◆ **Required task**
Transcribe only the lines from the line with "clear_scene()" through the line with "obj.parent = rigid_bodies[body]", exactly, counting both of those lines as part of the stretch.

Collection entries:
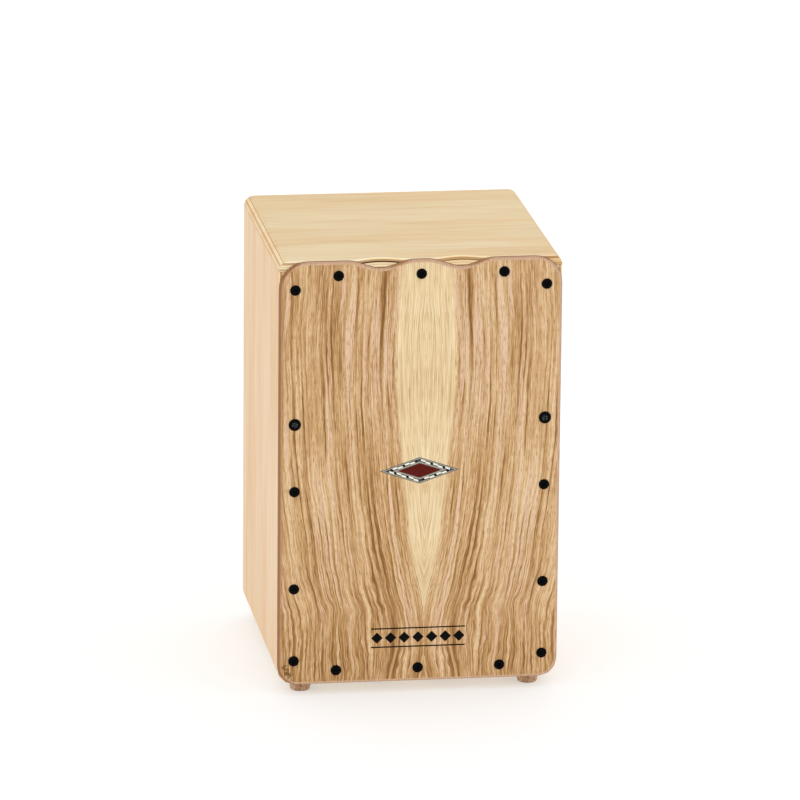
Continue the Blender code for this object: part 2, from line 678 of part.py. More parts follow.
def make_tuners():
    """On each side a tuning screw, the slider it pulls down, and the pin that guides the slider."""
    screw = tuning_screw_mesh()
    pin = guide_pin_mesh()
    alloy = material("alloy_slider", (0.55, 0.56, 0.58), 0.38, 1.0)
    black = material("black_oxide", (0.05, 0.05, 0.055), 0.4, 0.9)
    for side, sign in (("left", -1), ("right", 1)):
        x = sign * TUNER_X
        pin_x = sign * (TUNER_X + PIN_OUT)
        place("tuning_screw_" + side, screw, black, (x, TUNER_Y, BRACKET_Z - GAP))
        place("guide_pin_" + side, pin, zinc_steel(), (pin_x, TUNER_Y, BRACKET_Z - GAP))
        low = (x - SLIDER_W / 2, PLATE_BACK_Y + 2 * GAP, SLIDER_Z)
        high = (x + SLIDER_W / 2, TUNER_Y + SLIDER_TAIL, SLIDER_Z + SLIDER_T)
        slider = box("string_slider_" + side, low, high, alloy)
        middle = SLIDER_Z + SLIDER_T / 2
        name = "slider_%s" % side
        screw_at = [Vector((x, TUNER_Y, middle))]
        pin_at = [Vector((pin_x, TUNER_Y, middle))]
        bore = holes_cutter(name + "_bore", screw_at, TUNER_R + GAP, SLIDER_T + EPS, sides=16)
        guide = holes_cutter(name + "_guide", pin_at, PIN_R + GAP, SLIDER_T + EPS)
        xs = [sign * string_x for string_x in STRING_X]
        for tool in [bore, guide] + string_slots(name, xs, SLIDER_Z - EPS, SLIDER_Z + SLIDER_T + EPS):
            cut(slider, tool)


def make_strings():
    """Each snare string: a wire with a ball under its slider and a ball on the anchor's shelf."""
    low = SLIDER_Z - GAP
    high = SHELF_Z + GAP
    profile = [(BALL_R * r, high + BALL_R * h) for r, h in reversed(BALL_HALF)]
    profile += [(STRING_R, high), (STRING_R, low)]
    profile += [(BALL_R * r, low - BALL_R * h) for r, h in BALL_HALF]
    string = turned_mesh("snare_string", profile, STRING_STEPS)
    steel = material("string_steel", (0.70, 0.69, 0.66), 0.28, 1.0)
    for i, x in enumerate(string_xs()):
        place("snare_string_%d" % (i + 1), string, steel, (x, STRING_Y, 0))


clear_scene()
PARTS = collection("cajon")
CUTTERS = collection("cajon_cutters")
make_box()
make_battens()
make_front_plate()
make_inlay()
make_front_screws()
make_feet()
make_anchor()
make_bracket()
make_tuners()
make_strings()
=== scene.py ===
"""Looks of the cajon: figured ash front plate, birch plywood body, marquetry diamond, black screws,
gum-rubber feet and, inside, the snare strings with their tuner. Metres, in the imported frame.
"""
import json
import math

import bmesh
import bpy
from mathutils import Matrix, Vector

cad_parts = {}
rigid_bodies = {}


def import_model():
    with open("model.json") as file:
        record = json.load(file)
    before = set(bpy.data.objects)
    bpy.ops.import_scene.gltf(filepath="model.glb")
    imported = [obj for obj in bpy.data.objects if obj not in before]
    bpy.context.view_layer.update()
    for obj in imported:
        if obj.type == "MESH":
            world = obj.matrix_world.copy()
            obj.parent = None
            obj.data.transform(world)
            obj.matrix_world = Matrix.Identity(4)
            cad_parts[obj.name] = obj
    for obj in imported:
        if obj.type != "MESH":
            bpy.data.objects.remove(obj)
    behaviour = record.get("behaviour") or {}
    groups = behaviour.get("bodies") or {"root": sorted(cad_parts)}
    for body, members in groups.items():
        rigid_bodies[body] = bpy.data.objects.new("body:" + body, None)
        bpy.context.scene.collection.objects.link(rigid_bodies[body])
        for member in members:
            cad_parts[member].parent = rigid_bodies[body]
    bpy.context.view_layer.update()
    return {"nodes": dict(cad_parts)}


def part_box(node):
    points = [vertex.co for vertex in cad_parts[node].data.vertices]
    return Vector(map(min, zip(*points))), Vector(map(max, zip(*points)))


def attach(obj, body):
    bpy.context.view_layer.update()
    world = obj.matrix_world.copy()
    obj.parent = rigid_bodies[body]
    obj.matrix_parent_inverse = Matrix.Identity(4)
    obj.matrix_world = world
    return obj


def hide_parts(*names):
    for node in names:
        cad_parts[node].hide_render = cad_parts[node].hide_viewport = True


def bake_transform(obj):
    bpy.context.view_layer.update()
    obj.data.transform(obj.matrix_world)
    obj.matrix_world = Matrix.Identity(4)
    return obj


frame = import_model()

MM = 0.001
PLATE_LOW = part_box("front_plate")[0]
TOP_LOW, TOP_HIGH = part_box("top_panel")
BOTTOM_LOW, BOTTOM_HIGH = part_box("bottom_panel")
LEFT_LOW, LEFT_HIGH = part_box("left_panel")
RIGHT_LOW, RIGHT_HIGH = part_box("right_panel")
BACK_LOW, BACK_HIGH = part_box("back_panel")
FACE_Y = PLATE_LOW.y                # front face of the front plate
BASE_Z = PLATE_LOW.z
ALONG_Y = Matrix.Rotation(math.pi / 2, 4, "X")


def center(node):
    low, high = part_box(node)
    return (low + high) / 2


# ------------------------ colours and shader nodes
def srgb(red, green, blue):
    """A display colour, 0 to 255, as the linear values that shaders take."""
    linear = []
    for value in (red, green, blue):
        value /= 255
        linear.append(value / 12.92 if value <= 0.04045 else ((value + 0.055) / 1.055) ** 2.4)
    return (*linear, 1.0)


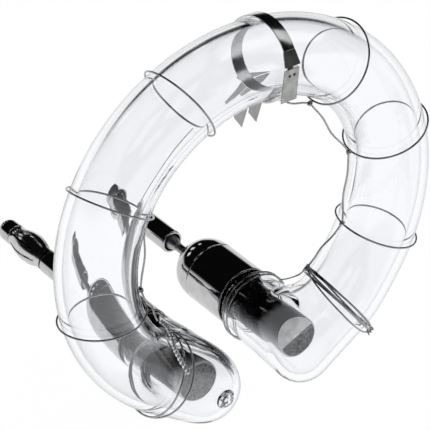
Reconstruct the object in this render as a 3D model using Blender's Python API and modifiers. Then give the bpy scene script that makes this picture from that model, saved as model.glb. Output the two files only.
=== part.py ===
"""Ring flash tube: a clear glass ring on two plug-in legs, with its trigger wire and contact strap.

The ring stands upright in the XZ plane with its front towards -Y. The legs leave the gap at the bottom
of the ring and run back along +Y. The origin is on the ground, midway under the part.
Ring angles start straight down and grow towards +X. Turn angles, around the glass, start on the
ring's outer side and grow towards its front. Stations down a leg count back from the ring's plane.
"""
from math import atan2, cos, pi, radians, sin, tau

import bmesh
import bpy
from mathutils import Matrix, Vector

MM = 0.001
UP = Vector((0.0, 0.0, 1.0))
BACK = Vector((0.0, 1.0, 0.0))
MERGE_DISTANCE = 0.001 * MM

# Where the ring's centre stands over the origin
RING_CENTRE = Vector((0.0, -22.05, 30.643)) * MM

# Glass ring and elbows
RING_RADIUS = 26.3 * MM
TUBE_RADIUS = 6.0 * MM
GLASS_WALL = 1.2 * MM
CROTCH_RADIUS = 1.2 * MM
CORNER_SHIFT = 1.5 * MM
ELBOW_ANGLE = radians(36.6)
DRAW_IN_ANGLE = radians(57.0)
DRAW_IN_RATE = 2.94 * MM
ELBOW_END_RADIUS = 5.5 * MM
ELBOW_FORWARD = 0.7 * MM
GLASS_SIDES = 16
TOP_STEPS = 9
LOWER_STEPS = 5
ELBOW_STEPS = 7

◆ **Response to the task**
clear_scene()
PARTS = collection("cajon")
CUTTERS = collection("cajon_cutters")
make_box()
make_battens()
make_front_plate()
make_inlay()
make_front_screws()
make_feet()
make_anchor()
make_bracket()
make_tuners()
make_strings()
=== scene.py ===
"""Looks of the cajon: figured ash front plate, birch plywood body, marquetry diamond, black screws,
gum-rubber feet and, inside, the snare strings with their tuner. Metres, in the imported frame.
"""
import json
import math

import bmesh
import bpy
from mathutils import Matrix, Vector

cad_parts = {}
rigid_bodies = {}


def import_model():
    with open("model.json") as file:
        record = json.load(file)
    before = set(bpy.data.objects)
    bpy.ops.import_scene.gltf(filepath="model.glb")
    imported = [obj for obj in bpy.data.objects if obj not in before]
    bpy.context.view_layer.update()
    for obj in imported:
        if obj.type == "MESH":
            world = obj.matrix_world.copy()
            obj.parent = None
            obj.data.transform(world)
            obj.matrix_world = Matrix.Identity(4)
            cad_parts[obj.name] = obj
    for obj in imported:
        if obj.type != "MESH":
            bpy.data.objects.remove(obj)
    behaviour = record.get("behaviour") or {}
    groups = behaviour.get("bodies") or {"root": sorted(cad_parts)}
    for body, members in groups.items():
        rigid_bodies[body] = bpy.data.objects.new("body:" + body, None)
        bpy.context.scene.collection.objects.link(rigid_bodies[body])
        for member in members:
            cad_parts[member].parent = rigid_bodies[body]
    bpy.context.view_layer.update()
    return {"nodes": dict(cad_parts)}


def part_box(node):
    points = [vertex.co for vertex in cad_parts[node].data.vertices]
    return Vector(map(min, zip(*points))), Vector(map(max, zip(*points)))


def attach(obj, body):
    bpy.context.view_layer.update()
    world = obj.matrix_world.copy()
    obj.parent = rigid_bodies[body]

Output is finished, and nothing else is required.